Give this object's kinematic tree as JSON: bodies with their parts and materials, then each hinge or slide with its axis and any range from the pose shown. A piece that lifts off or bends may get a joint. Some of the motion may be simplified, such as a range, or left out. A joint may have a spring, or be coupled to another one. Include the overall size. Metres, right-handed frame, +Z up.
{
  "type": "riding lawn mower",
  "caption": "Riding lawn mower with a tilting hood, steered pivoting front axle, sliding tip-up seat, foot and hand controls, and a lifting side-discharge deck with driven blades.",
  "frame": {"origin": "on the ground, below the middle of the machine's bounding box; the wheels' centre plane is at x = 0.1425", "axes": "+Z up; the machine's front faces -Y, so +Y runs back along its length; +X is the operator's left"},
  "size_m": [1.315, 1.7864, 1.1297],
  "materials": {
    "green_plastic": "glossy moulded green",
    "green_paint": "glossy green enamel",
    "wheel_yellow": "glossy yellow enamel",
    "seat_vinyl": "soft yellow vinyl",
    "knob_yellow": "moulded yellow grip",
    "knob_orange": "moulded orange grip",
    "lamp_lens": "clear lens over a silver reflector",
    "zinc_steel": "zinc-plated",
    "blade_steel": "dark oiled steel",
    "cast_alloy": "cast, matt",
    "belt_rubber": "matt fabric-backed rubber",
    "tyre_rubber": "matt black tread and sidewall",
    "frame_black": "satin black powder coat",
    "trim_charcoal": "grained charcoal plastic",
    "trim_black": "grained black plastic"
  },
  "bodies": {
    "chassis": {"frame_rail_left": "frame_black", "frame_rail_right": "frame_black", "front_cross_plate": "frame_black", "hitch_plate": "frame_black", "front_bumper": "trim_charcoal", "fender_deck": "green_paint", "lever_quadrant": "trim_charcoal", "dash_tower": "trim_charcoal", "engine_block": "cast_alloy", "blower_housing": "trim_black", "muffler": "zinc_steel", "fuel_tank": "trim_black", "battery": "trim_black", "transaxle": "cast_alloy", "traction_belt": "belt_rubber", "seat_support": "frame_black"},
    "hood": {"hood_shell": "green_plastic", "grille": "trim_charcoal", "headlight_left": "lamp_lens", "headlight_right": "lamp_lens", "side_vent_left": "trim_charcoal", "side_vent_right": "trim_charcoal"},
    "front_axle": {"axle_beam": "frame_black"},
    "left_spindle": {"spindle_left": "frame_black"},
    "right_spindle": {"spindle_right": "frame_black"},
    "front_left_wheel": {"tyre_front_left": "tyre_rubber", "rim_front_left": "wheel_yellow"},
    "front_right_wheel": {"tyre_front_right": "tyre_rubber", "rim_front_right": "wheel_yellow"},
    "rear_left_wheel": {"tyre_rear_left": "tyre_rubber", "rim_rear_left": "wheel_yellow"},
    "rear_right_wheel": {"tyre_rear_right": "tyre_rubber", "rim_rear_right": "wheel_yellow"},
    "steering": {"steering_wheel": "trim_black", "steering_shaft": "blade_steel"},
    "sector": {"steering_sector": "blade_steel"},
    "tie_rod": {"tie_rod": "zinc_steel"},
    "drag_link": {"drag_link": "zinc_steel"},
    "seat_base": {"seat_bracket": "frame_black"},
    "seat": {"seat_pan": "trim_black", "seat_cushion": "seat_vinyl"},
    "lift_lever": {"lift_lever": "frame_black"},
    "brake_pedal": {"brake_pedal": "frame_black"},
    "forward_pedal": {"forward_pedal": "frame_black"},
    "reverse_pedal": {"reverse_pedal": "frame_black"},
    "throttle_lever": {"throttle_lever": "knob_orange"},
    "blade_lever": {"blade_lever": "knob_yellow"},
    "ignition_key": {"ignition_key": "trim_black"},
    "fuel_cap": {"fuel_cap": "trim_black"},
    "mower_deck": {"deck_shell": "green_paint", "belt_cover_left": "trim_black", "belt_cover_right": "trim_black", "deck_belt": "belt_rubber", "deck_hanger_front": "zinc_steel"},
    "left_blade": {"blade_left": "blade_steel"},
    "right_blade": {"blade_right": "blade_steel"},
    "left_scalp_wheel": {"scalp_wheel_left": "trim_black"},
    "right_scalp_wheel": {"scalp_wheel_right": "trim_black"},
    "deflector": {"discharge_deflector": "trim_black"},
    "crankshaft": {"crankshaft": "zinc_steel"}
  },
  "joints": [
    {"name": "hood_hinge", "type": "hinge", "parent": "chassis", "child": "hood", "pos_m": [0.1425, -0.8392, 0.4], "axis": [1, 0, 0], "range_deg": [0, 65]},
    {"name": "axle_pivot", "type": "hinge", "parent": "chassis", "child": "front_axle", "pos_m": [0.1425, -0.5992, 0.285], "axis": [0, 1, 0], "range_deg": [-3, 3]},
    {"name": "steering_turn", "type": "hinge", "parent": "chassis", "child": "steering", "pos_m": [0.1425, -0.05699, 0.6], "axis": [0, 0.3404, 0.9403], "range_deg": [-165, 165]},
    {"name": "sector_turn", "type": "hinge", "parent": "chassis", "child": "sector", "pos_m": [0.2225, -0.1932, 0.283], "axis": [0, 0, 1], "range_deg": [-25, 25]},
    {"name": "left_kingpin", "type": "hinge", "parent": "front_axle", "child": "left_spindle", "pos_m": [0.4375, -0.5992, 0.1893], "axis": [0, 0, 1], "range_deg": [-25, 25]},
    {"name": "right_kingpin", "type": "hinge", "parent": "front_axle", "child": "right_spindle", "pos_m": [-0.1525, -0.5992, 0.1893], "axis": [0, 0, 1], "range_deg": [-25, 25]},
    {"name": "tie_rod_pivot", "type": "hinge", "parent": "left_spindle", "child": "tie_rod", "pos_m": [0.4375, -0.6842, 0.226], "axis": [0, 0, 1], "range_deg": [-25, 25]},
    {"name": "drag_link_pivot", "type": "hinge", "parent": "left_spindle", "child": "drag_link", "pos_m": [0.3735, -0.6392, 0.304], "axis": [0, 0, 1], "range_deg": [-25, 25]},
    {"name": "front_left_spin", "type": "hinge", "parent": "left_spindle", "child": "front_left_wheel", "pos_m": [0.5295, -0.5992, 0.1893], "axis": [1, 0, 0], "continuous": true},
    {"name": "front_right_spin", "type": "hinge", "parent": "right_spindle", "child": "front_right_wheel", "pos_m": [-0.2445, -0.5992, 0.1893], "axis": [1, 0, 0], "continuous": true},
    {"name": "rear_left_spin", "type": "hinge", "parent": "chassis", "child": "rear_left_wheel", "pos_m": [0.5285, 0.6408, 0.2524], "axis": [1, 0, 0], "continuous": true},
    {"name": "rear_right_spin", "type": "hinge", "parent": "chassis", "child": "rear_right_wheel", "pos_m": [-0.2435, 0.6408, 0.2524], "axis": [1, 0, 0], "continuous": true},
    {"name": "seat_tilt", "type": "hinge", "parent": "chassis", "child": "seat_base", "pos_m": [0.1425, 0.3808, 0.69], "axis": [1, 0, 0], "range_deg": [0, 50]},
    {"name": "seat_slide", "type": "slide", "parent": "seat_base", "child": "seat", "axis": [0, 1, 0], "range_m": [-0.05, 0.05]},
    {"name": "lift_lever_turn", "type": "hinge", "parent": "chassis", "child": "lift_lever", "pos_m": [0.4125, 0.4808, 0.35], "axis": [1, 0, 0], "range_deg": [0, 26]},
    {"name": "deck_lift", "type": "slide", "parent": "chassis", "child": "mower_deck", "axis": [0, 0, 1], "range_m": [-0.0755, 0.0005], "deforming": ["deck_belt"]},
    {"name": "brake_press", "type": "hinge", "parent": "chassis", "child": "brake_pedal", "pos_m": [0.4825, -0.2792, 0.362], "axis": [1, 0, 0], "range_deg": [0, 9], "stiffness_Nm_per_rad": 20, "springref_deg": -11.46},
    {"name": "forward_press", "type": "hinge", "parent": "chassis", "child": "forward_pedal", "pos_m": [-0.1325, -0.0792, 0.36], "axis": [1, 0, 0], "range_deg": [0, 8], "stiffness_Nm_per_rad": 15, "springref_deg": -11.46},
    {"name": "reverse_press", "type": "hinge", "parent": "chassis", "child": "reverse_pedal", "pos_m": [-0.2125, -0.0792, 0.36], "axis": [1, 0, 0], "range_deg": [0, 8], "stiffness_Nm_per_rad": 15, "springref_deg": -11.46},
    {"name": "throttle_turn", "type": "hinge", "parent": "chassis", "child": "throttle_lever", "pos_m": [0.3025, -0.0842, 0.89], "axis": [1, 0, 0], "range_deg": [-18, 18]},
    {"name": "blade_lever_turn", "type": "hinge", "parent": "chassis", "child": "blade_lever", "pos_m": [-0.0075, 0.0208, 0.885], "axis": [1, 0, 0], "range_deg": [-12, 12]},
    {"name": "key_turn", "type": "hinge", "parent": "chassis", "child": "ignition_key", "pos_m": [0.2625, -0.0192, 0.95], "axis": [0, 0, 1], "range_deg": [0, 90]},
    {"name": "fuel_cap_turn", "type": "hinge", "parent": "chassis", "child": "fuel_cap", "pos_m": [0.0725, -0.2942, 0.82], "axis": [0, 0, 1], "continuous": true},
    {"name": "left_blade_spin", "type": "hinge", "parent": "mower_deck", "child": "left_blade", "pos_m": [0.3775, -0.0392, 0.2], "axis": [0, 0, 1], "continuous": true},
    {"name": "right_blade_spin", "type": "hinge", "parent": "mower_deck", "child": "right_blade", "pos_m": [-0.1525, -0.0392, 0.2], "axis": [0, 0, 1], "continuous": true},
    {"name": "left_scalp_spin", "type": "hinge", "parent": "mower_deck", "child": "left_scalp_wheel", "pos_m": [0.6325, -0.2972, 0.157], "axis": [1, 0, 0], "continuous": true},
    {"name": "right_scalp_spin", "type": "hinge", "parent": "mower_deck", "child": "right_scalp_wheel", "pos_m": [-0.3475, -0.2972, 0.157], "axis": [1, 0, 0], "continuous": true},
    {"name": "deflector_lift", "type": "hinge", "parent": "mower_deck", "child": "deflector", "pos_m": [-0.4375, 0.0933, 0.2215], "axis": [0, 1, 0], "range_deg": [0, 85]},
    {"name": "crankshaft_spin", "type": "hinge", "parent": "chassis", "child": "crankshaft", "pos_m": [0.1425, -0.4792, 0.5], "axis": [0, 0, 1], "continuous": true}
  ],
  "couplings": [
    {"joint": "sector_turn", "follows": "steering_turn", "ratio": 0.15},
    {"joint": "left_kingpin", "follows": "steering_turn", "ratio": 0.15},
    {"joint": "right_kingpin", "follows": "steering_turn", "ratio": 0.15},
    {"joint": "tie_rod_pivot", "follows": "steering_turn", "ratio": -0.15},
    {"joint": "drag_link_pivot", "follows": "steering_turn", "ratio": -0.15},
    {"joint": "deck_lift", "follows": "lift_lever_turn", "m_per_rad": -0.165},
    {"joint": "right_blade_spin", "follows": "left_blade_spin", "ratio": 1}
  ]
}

----------

→ **PROBLEM TO SOLVE**
Go through the material above and count the lines that include "bodies". Give the number alone.

→ **REPLY**
2